PROJECT OUTCOMES REPORT

Disclaimer

This Project Outcomes Report for the General Public is displayed verbatim as submitted by the Principal Investigator (PI) for this award. Any opinions, findings, and conclusions or recommendations expressed in this Report are those of the PI and do not necessarily reflect the views of the National Science Foundation; NSF has not approved or endorsed its content.

Introduction

This research investigated multiple dimensions of the contentious political conflict around the state of Louisiana's Comprehensive Master Plan for a Sustainable Coast. Specifically, this worked aimed to investigate the roles of local knowledge and the oil and gas industry in informing the State's approach to resolving its coastal restoration crisis. Using a political ecology framework, this project asked questions about the influence of global political economic processes in influencing local ecological decisions, as well as questions about who has power to exercise authority over local ecological governance.

This research found a local ecological governance process heavily influenced by neoliberalism. This was evidenced by the State's unwillingness or inability to attribute coastal erosion and risk to oil and gas activities, and the lack of accountability placed on these industries in coastal restoration activities, despite the academic research indicating these industries' harmful coastal impact. Furthermore, this research found that the State's discursive process around coastal restoration was exclusive of local knowledge, much of which is held in communities that stand to be impacted not only by coastal erosion but by the State's particular restoration strategies that are likely to disrupt the fishing industry in southeast Louisiana's estuaries.

 

Intellectual Merit

This research utilizes principles of political ecology to perform a sociological analysis of a contentious, local political situation in coastal Louisiana. This project provides a framework for performing similar sociological inquiry in other contexts by asking questions rooted in political ecology and seeking their answers in the operation of institutional power. This project recognizes the interplay of power structures across geographical scales and across epistemic communities. This approach revealed inequities stemming from groups' positions along these dimensions in terms of their ability to participate in and affect local democratic processes. This same process of inquiry can be applied to other ecological governance disputes in a variety of contexts and can expose inequities that are easily overlooked in state-level analyses. This project engaged a variety of sociological concepts to ultimately describe and analyze the political processes at play, including social movement theory, framing and ideology, political economic issues around neoliberal governance, and epistemic conflict between institutional and local knowledge communities.

 

Broader Impacts

The broader impacts of this study are in the ways in which it sheds light on inequities in local political processes around ecological governance. Louisiana is working to become a global leader in water management by building a scientific community capable of helping the state navigate its coastal erosion crisis. This project reveals how scientific leadership that fails to account for power imbalances and inequities in political access can be deployed in technocratic ways that fail to account for the needs of a diverse range of vulnerable communities. This study exposes the need for a coastal restoration process that--in addition to scientific leadership--actively works to redress power imbalances in the coastal zone.

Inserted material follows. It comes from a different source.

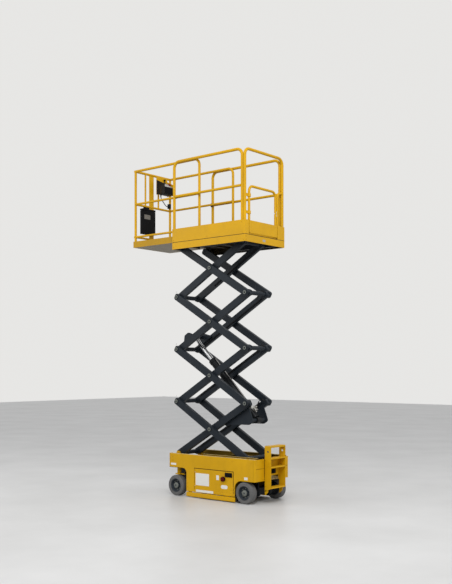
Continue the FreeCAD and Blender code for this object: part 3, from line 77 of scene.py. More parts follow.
def add(tree, kind, inputs=None, **settings):
    """A node with its settings; an input is a plain value or another node's socket."""
    item = tree.nodes.new(kind)
    for key, setting in settings.items():
        setattr(item, key, setting)
    for key, wanted in (inputs or {}).items():
        if isinstance(wanted, bpy.types.NodeSocket):
            tree.links.new(wanted, item.inputs[key])
        else:
            item.inputs[key].default_value = wanted
    return item


def where(tree, stretch=(1, 1, 1)):
    """The place of a point on its own object, in metres, stretched along its axes."""
    place = add(tree, "ShaderNodeTexCoord").outputs["Object"]
    if tuple(stretch) == (1, 1, 1):
        return place
    return add(tree, "ShaderNodeMapping", {"Vector": place, "Scale": stretch}).outputs["Vector"]


def noise(tree, place, scale, detail=4.0, roughness=0.55):
    return add(tree, "ShaderNodeTexNoise", {"Vector": place, "Scale": scale, "Detail": detail,
                                            "Roughness": roughness}).outputs["Fac"]


def spread(tree, factor, low, high, to_low=0.0, to_high=1.0):
    """A factor's part between low and high, as a share or between two other numbers."""
    return add(tree, "ShaderNodeMapRange", {"Value": factor, "From Min": low, "From Max": high,
                                            "To Min": to_low, "To Max": to_high}).outputs["Result"]


def sums(tree, operation, first, second):
    return add(tree, "ShaderNodeMath", {0: first, 1: second}, operation=operation,
               use_clamp=True).outputs["Value"]


def mixed(tree, factor, first, second, blend="MIX"):
    def colour(tone):
        return tone if isinstance(tone, bpy.types.NodeSocket) else (*tone, 1.0)
    return add(tree, "ShaderNodeMix", {0: factor, 6: colour(first), 7: colour(second)},
               data_type="RGBA", blend_type=blend).outputs[2]


def bumped(tree, height, strength, distance, normal=None):
    inputs = {"Height": height, "Strength": strength, "Distance": distance}
    if normal:
        inputs["Normal"] = normal
    return add(tree, "ShaderNodeBump", inputs).outputs["Normal"]


def softened(tree, radius):
    """The surface's normal with its sharp edges softened."""
    return add(tree, "ShaderNodeBevel", {"Radius": radius}, samples=4).outputs["Normal"]


def edge_share(tree, soft_normal):
    """How near a point is to a sharp edge, from 0 to 1."""
    plain = add(tree, "ShaderNodeNewGeometry").outputs["Normal"]
    dot = add(tree, "ShaderNodeVectorMath", {0: plain, 1: soft_normal}, operation="DOT_PRODUCT")
    return spread(tree, dot.outputs["Value"], 0.995, 0.86)


def upward_share(tree, low=0.55, high=0.98):
    """How far a surface faces up, from 0 to 1."""
    normal = add(tree, "ShaderNodeNewGeometry").outputs["Normal"]
    height = add(tree, "ShaderNodeSeparateXYZ", {0: normal}).outputs["Z"]
    return spread(tree, height, low, high)


MATERIALS = {}


def material(name, colour, roughness=0.5, metallic=0.0):
    """A new material under its finish's name, its tree and its surface shader."""
    made = bpy.data.materials.new(name)
    made.use_nodes = True
    made.diffuse_color = (*colour, 1.0)
    shader = made.node_tree.nodes["Principled BSDF"]
    shader.inputs["Roughness"].default_value = roughness
    shader.inputs["Metallic"].default_value = metallic
    MATERIALS[name] = made
    return made, made.node_tree, shader


def feed(tree, shader, colour=None, roughness=None, normal=None, metallic=None):
    for key, socket in (("Base Color", colour), ("Roughness", roughness), ("Normal", normal),
                        ("Metallic", metallic)):
        if socket is not None:
            tree.links.new(socket, shader.inputs[key])


def outside_of(tree, low, high):
    """1 where a point lies outside the box between two corners, and 0 inside it."""
    parts = add(tree, "ShaderNodeSeparateXYZ", {0: where(tree)}).outputs
    share = None
    for axis, below, above in zip("XYZ", low, high):
        for limit, operation in ((below, "LESS_THAN"), (above, "GREATER_THAN")):
            past = sums(tree, operation, parts[axis], limit)
            share = sums(tree, "MAXIMUM", share, past) if share else past
    return share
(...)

In order for the state of Louisiana to resolve its coastal restoration crisis in a way that is equitable and reduces vulnerability in its frontline communities, it must develop a leadership agenda that is not only scientific but political. This involves challenging the power relations that have produced the coastal erosion crisis, even if this means challenging economically powerful interests like oil and gas. This also involves expanding democratic access to decision-making power for communities throughout the coastal zone. Resolving the coastal erosion crisis cannot just be about keeping risk out; it requires reimagining and diversifying the local economy to simultaneously reduce risk production and provide economic and political opportunity to vulnerable communities and individuals.

 

Project Outcomes

The major academic outcome of this project was the completion of the Co-I's (Jacob Lipsman's) PhD, which is being conferred in Summer 2020. Additionally, this research yielded multiple research products. The research discussed here has directly yielded two journal articles, with a third being developed for the review process. Additionally, several conference presentations have been given by the co-I on this research. The published articles are listed here:

 

Lipsman, Jacob E. 2020. "Non-Decision Power and Political Opportunity: Exposing Structural Barriers to Mobilization in Louisiana's Coastal Restoration Conflict." Social Currents (OnlineFirst):1-18. doi:10.1177/2329496520930824.

 

Lipsman, Jacob E. 2019. "Local Knowledge and Democracy in Fisheries Management: A Case Study of Adaptation to the Anthropocene in Southeast Louisiana." Ecology and Society 24(4):20. doi:10.5751/ES-11100-240420.